The claim that 4,000 Iranian homosexuals have been executed since the revolution is put forth by the Iranian exile gay group Homan. Documentation for the claim is lacking but Peter Tatchell of the British gay group OutRage!, which says its extensive research confirms that Iran executes gays, explained: "Homan based the figure on Iranian media reports of LGBT executions and personal reports from people who had gay friends executed or arrested at private parties who were never seen again and presumed executed.
"They told me of cases where 20 or 30 or more people were arrested in a single raid and who subsequently disappeared forever.

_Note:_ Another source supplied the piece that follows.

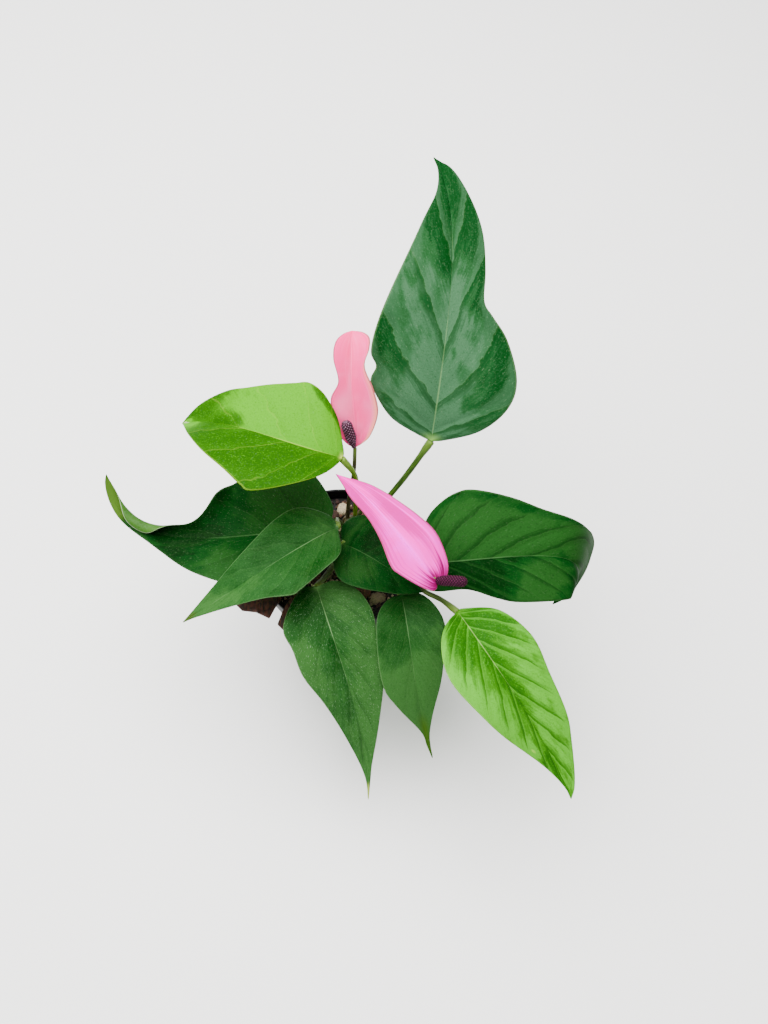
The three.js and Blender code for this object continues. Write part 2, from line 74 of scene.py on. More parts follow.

This was mostly in the early 1980s and again in the late 1980s.
All sides in the activist debate agree that Iran tortures, harasses and mistreats the nation's gay population.

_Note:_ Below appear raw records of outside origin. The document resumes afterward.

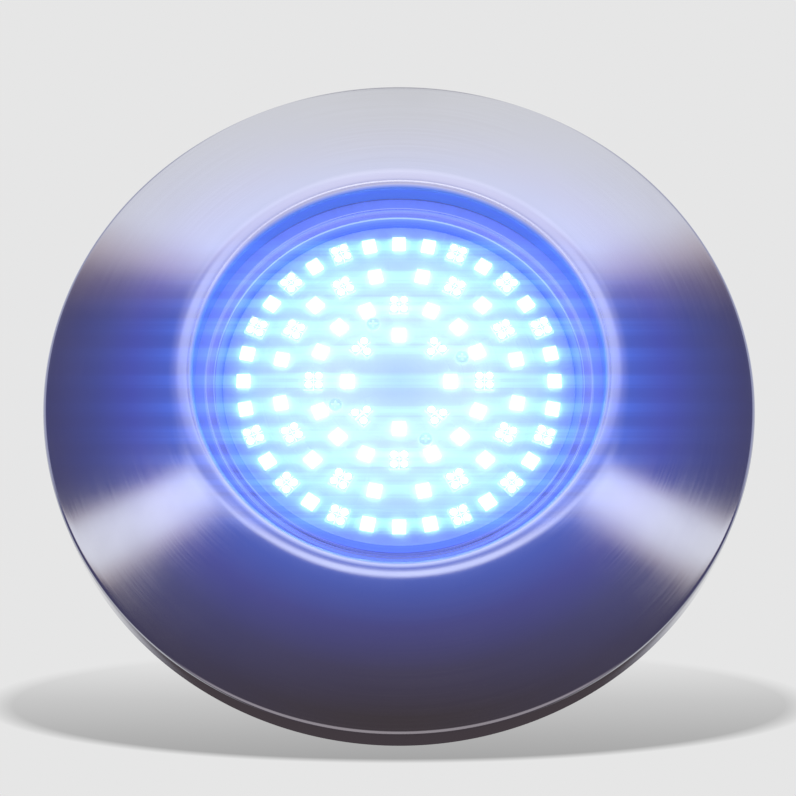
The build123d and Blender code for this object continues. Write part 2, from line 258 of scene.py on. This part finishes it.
def make_led_windows():
    """A domed pool of clear resin in each package's round window."""
    bm = bmesh.new()
    rim = -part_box("led_singles")[0].y / MM - WINDOW_DEPTH
    for radial, sideways, angle, side in packages():
        x = radial * cos(angle) - sideways * sin(angle)
        z = radial * sin(angle) + sideways * cos(angle)
        radius = side * WINDOW_SHARE - WINDOW_GAP
        rings = []
        for k in range(WINDOW_RINGS + 1):
            reach = radius * (1 - k / WINDOW_RINGS)
            height = rim + RESIN_RISE * (1 - (reach / radius) ** 2)
            rings.append(ring(bm, reach, height, WINDOW_TURNS, x, z))
        join(bm, rings, WINDOW_TURNS)
        bm.faces.new(rings[0][::-1])
    windows = finished("led_windows", bm, 60)
    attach(windows, "lamp")
    return windows


# ---------------------------------------------------------------- node trees

class Graph:
    """A node tree under construction. Its helpers add nodes and return what they put out."""

    def __init__(self, tree):
        self.tree = tree

    def node(self, kind, inputs=None, **settings):
        made = self.tree.nodes.new(kind)
        for key, value in settings.items():
            setattr(made, key, value)
        for key, value in (inputs or {}).items():
            if isinstance(value, bpy.types.NodeSocket):
                self.tree.links.new(value, made.inputs[key])
            else:
                made.inputs[key].default_value = value
        return made

    def math(self, operation, a, b=0.0, c=0.0):
        return self.node("ShaderNodeMath", {0: a, 1: b, 2: c}, operation=operation).outputs[0]

    def scaled(self, color, factor):
        return self.node("ShaderNodeVectorMath", {0: color, 3: factor}, operation="SCALE").outputs[0]

    def tinted(self, color, other):
        return self.node("ShaderNodeVectorMath", {0: color, 1: other}, operation="MULTIPLY").outputs[0]

    def added(self, color, other):
        return self.node("ShaderNodeVectorMath", {0: color, 1: other}, operation="ADD").outputs[0]

    def mixed(self, factor, under, over):
        return self.node("ShaderNodeMix", {0: factor, 6: under, 7: over}, data_type="RGBA").outputs[2]

    def span(self, value, low, high, to_low=0.0, to_high=1.0):
        """Maps a value linearly, without going past either end."""
        inputs = {"Value": value, "From Min": low, "From Max": high, "To Min": to_low, "To Max": to_high}
        return self.node("ShaderNodeMapRange", inputs).outputs["Result"]

    def window(self, value, low_out, low_in, high_in, high_out):
        """1 between the two inner values and 0 past the outer ones, with smooth steps between."""
        rise = {0: value, 1: low_out, 2: low_in}
        fall = {0: value, 1: high_in, 2: high_out, 3: 1.0, 4: 0.0}
        steps = [
            self.node("ShaderNodeMapRange", step, interpolation_type="SMOOTHSTEP").outputs[0]
            for step in (rise, fall)
        ]
        return self.math("MULTIPLY", *steps)

    def ramp(self, factor, stops):
        """Colour ramp through (position, colour) stops."""
        made = self.node("ShaderNodeValToRGB", {0: factor})
        elements = made.color_ramp.elements
        while len(elements) < len(stops):
            elements.new(0.5)
        for element, (position, color) in zip(elements, stops):
            element.position = position
            element.color = (*color, 1.0)
        return made.outputs["Color"]

    def graded(self, value, reach, stops):
        """Colour ramp over a value from 0 to its reach, through (value, colour) stops."""
        return self.ramp(self.math("DIVIDE", value, reach), [(at / reach, color) for at, color in stops])


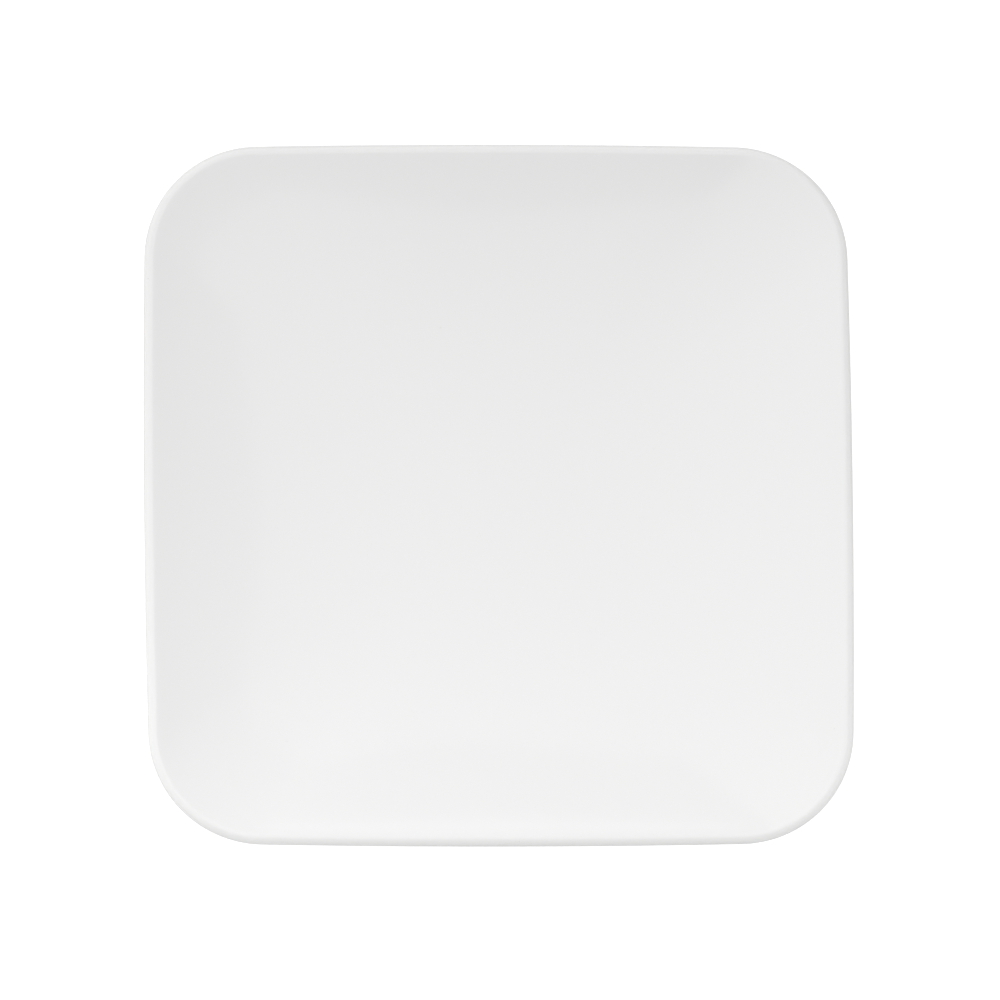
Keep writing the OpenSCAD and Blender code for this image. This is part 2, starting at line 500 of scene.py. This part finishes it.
# %% Rows of facets along each stretch, and corners of the foot's section on one side
# Bare is the clay's own face. The outer face of a coat has more rows, because it is what shows.
BARE = 0.0
BOWL_ROWS, LIP_ROWS, UNDER_ROWS, BEND_ROWS = 36, 16, 24, 6
COAT_BOWL_ROWS, COAT_LIP_ROWS, COAT_UNDER_ROWS, COAT_BEND_ROWS = 44, 24, 28, 8
FLANK_ROWS, GLAZED_FLANK_ROWS, ROUND_ROWS, STAND_ROWS, BEAD_ROWS = 3, 2, 6, 3, 6


def on(side, coat, *corners):
    return [(side, coat, corner) for corner in corners]


# %% Strips of the clay
def clay_outside(strips, _):
    strips.wall(UNDER_ROWS, BARE, LOWER, 0.0, ("bend", INNER))
    strips.foot(BEND_ROWS, *on(INNER, BARE, "bend start", "root", "bend end"))
    strips.foot(FLANK_ROWS, *on(INNER, BARE, "bend end", "round start"))
    strips.foot(ROUND_ROWS, *on(INNER, BARE, "round start", "bottom", "stand"))
    strips.foot(STAND_ROWS, *on(INNER, BARE, "stand"), *on(OUTER, BARE, "stand"))
    strips.foot(ROUND_ROWS, *on(OUTER, BARE, "stand", "bottom", "round start"))
    strips.foot(FLANK_ROWS, *on(OUTER, BARE, "round start", "bend end"))
    strips.foot(BEND_ROWS, *on(OUTER, BARE, "bend end", "root", "bend start"))
    strips.wall(UNDER_ROWS, BARE, LOWER, ("bend", OUTER), 1.0)
    strips.over_the_lip(LIP_ROWS, BARE)
    strips.wall(BOWL_ROWS, BARE, UPPER, 1.0, 0.0)


# %% Strips of the coat over the bowl, the lip and the underside, down to its bead on the outer flank
def glaze_outside(strips, coat):
    strips.foot(BEAD_ROWS, *on(OUTER, BARE, "glaze edge"), *on(OUTER, coat, "glaze corner", "glaze edge"))
    strips.foot(GLAZED_FLANK_ROWS, *on(OUTER, coat, "glaze edge", "bend end"))
    strips.foot(COAT_BEND_ROWS, *on(OUTER, coat, "bend end", "root", "bend start"))
    strips.wall(COAT_UNDER_ROWS, coat, LOWER, ("bend", OUTER), 1.0)
    strips.over_the_lip(COAT_LIP_ROWS, coat)
    strips.wall(COAT_BOWL_ROWS, coat, UPPER, 1.0, 0.0)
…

AMNESTY LAUNCHES FILIPINO CAMPAIGN
Amnesty International on October 3 appealed to Philippines lawmakers to pass pending legislation that prohibits discrimination based on sexual orientation or gender identity.
"Adoption of this law is very significant for the entire region because only one other Asian country -- Fiji -- currently prohibits discrimination on the basis of sexual orientation," said Michael Heflin, director of Amnesty International USA's gay OUTfront program.
The legislation would ban anti-GLBT discrimination in public services, public accommodations, the military, employment, education and health care, among other areas.
Fiji is a South Pacific island republic east of Australia and north of New Zealand. Although its 1998 Constitution forbids antigay discrimination, religious groups recently have begun agitating for repeal of the protections and political support for the GLBT community may not be solid.
In recent years, some legislators have said they were surprised to learn the Constitution protects gays and that they would not knowingly have supported such safeguards.